Small, unpredictable rewards work like slot machines. The brain loves unpredictability because it creates excitement, and excitement means dopamine.

It is no coincidence that TikTok and Instagram feel impossible to put down. You never get the same content twice, and the platforms know exactly when you start losing interest. That is when they serve you something new before you even have time to close the app.

Many products are also sold alongside the feeling that you are taking care of yourself. “You deserve it,” the advertising says. “This is self-care.”

That does not mean you should never treat yourself. The point is understanding why you are doing it.
Are you actually experiencing joy, or just a dopamine hit that disappears as quickly as it arrived?

How Marketing Connects Consumption to Self-Worth

The beauty advent calendar is called “self-care”. The new fitness app promises motivation. The extra cup of coffee in a limited-edition design offers “a small moment of peace in a busy day”.

But everything plays on the same psychological string: you deserve it. And you do, of course, but the industry knows that this very thought makes you willing to buy more. In the dopamine economy, consumption is packaged as care, and the feeling of taking care of yourself becomes a sales argument.

The world’s oldest sales trick is appealing to emotions. More than two thousand years ago, Aristotle already explained how pathos (emotion) is one of three ways to persuade, alongside ethos (credibility) and logos (logic).

When emotions are triggered, the parts of the brain responsible for decision-making become activated. That is why emotionally driven communication can feel genuine, even when it is carefully planned.

We see it everywhere: beggars appealing to empathy, manipulative personalities using guilt or charm to get what they want, and marketers wrapping their messages in warmth, humor, or care. The principle is always the same: when emotions are triggered, logic arrives just a little too late.

What Dopamine Does to Happiness, Shopping, and Satisfaction

The dangerous part of the dopamine economy is not the joy in the moment, but the emptiness afterward. When the reward disappears, the brain needs a new one. That is why we check our phones again, buy another fragrance, or watch one more episode.

It feels like choice, but it is design.

I have been down that road myself. Many years ago, I searched for happiness in things I could buy, only to discover how short-lived the joy really was. I especially remember saving for almost a year to buy a sofa that cost 9,000 NOK. I kept it for eight years, and I genuinely loved it. Years later, when I earned more money, I bought a sofa for 25,000 NOK. I enjoyed it for a few months, and then the feeling disappeared. The first one required time, effort, and patience. The second came too easily, and the joy faded faster.

Eventually, I realized that the only thing you can truly buy with money, and that actually lasts, is experiences.
They do not lose value, they grow. Memories do not age, they mature. As someone once said so perfectly: Travel is the only thing you can buy that actually makes you richer.
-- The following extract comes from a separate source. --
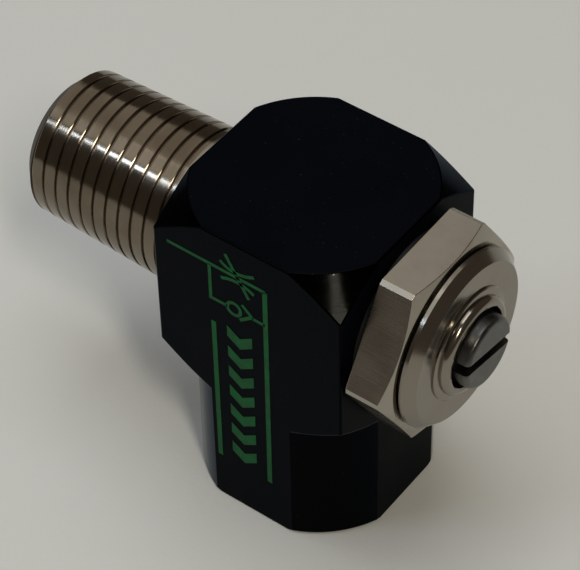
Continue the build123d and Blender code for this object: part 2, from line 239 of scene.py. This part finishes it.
def stem_finish():
    """Nickel plating: rings where it was turned, lines along the hexagon, stains and dirt on the thread."""
    nickel, tarnished, tarnish_share = (0.37, 0.335, 0.285), (0.30, 0.26, 0.21), 0.5
    brown, dark_brown, stain_share = (0.188, 0.151, 0.110), (0.148, 0.115, 0.080), 0.92
    # painted shade: a dark colour laid on the chamfer at the stem's end
    painted_end_shade = (0.050, 0.040, 0.036)
    dirt_colour, dirt_share = (0.080, 0.062, 0.042), 0.35
    smooth, dull, line_roughness = 0.19, 0.28, 0.12
    thread_polish, end_dullness, dirt_dullness = 0.10, 0.4, 0.15
    f = Finish("nickel_plated_stem", nickel, 1.0, smooth, Specular_IOR_Level=0.1)
    x, _, _ = f.parts(f.place)
    rings, end_face = f.lathe_rings(0.12 * MM, 0.12 * MM)
    drawn = f.noise(f.scaled(f.place, 0.03, 1.0, 1.0), 0.10 * MM)
    hexagon = f.spread(x, HEXAGON_X - 0.3 * MM, HEXAGON_X - 0.1 * MM)
    lines = f.blend(f.times(hexagon, f.minus(1.0, end_face)), rings, drawn)
    cloud = f.noise(f.place, 3.5 * MM, 3.0)

    # 1 on the thread, 1 in its grooves, and nearly 1 on the chamfer at its end, which is painted dark as
    # shade
    thread = f.minus(1.0, f.spread(x, THREAD_X - 0.15 * MM, THREAD_X + 0.15 * MM))
    crest_radius = f.plus(THREAD_RADIUS, f.times(f.minus(x, THREAD_X), THREAD_TAPER))
    groove = f.spread(f.minus(crest_radius, f.stem_radius()), 0.06 * MM, 0.18 * MM)
    end = f.spread(x, STEM_END_X + 1.1 * MM, STEM_END_X + 1.3 * MM, 0.8, 0.0)
    patches = f.spread(f.noise(f.place, 1.5 * MM, 3.0), 0.2, 0.7, 0.35, 1.0)
    dirt = f.times(f.times(groove, thread), patches)

    colour = f.mix(f.times(f.spread(cloud, 0.45, 0.75), tarnish_share), nickel, tarnished)
    stained = f.mix(f.spread(cloud, 0.35, 0.65), brown, dark_brown)
    colour = f.mix(f.times(thread, stain_share), colour, stained)
    # painted shade: the chamfer at the stem's end is painted dark
    colour = f.mix(end, colour, painted_end_shade)
    f.set("Base Color", f.mix(f.times(dirt, dirt_share), colour, dirt_colour))
    f.set("Metallic", f.minus(1.0, f.times(end, 0.6)))
    rough = f.plus(f.spread(cloud, 0.3, 0.75, smooth, dull), f.times(f.minus(lines, 0.5), line_roughness))
    rough = f.plus(f.minus(rough, f.times(thread, thread_polish)), f.times(end, end_dullness))
    f.set("Roughness", f.plus(rough, f.times(dirt, dirt_dullness)))
    f.bump((lines, 0.0025 * MM), (f.noise(f.place, 0.12 * MM), 0.002 * MM))
    return f.material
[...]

We have gone from buying products to buying feelings, and dopamine has become the best-selling product of our time.

How to Take Back Control of Your Attention

You cannot shut out the dopamine economy, but you can decide what should trigger it by changing your mindset. You do this by making other things more important than the feeling of needing to buy something in order to feel happiness.

We can start small.

  • Make waiting meaningful. Put your phone away while waiting for the bus. Look around. Let your brain settle.
  • Delay purchases by 24 hours. If the desire is still there the next day, it is a genuine wish, not an impulse.
  • Change your dopamine source. Get the same “kick” from something that lasts longer: a good conversation, a walk, or completing a meaningful task.
  • Give your brain breaks. Dopamine needs contrast to work properly. Without stillness, we lose the ability to truly appreciate joy.

When you do small things like this, something subtle happens: the brain starts associating happiness with experiences, mastery, and presence instead of purchases.

Why Experiences Bring More Happiness Than Things

We have gone from buying products to buying feelings, and dopamine has become the best-selling product of our time. But there are many other ways to trigger dopamine. I personally fly paragliders. A friend of mine rides mountain bikes. Others find joy in painting, playing music, creating something, running, cold-water swimming, or helping other people.

If the only way you can trigger dopamine is by buying something, it may be time to sit down and reflect for a moment.
It is like the luxury you allow yourself when your salary increases. It feels good in the moment, but the joy rarely lasts. Eventually, you want more, something new, something bigger. In the end, it becomes an endless chase. A chase that costs money, energy, and eventually, perhaps even meaning.

When you find a source that actually gives you energy instead of stealing it, dopamine returns to the role it was meant to have, as a driving force, not a distraction.

A happiness that depends on money is an impossible success. Too much will always want more.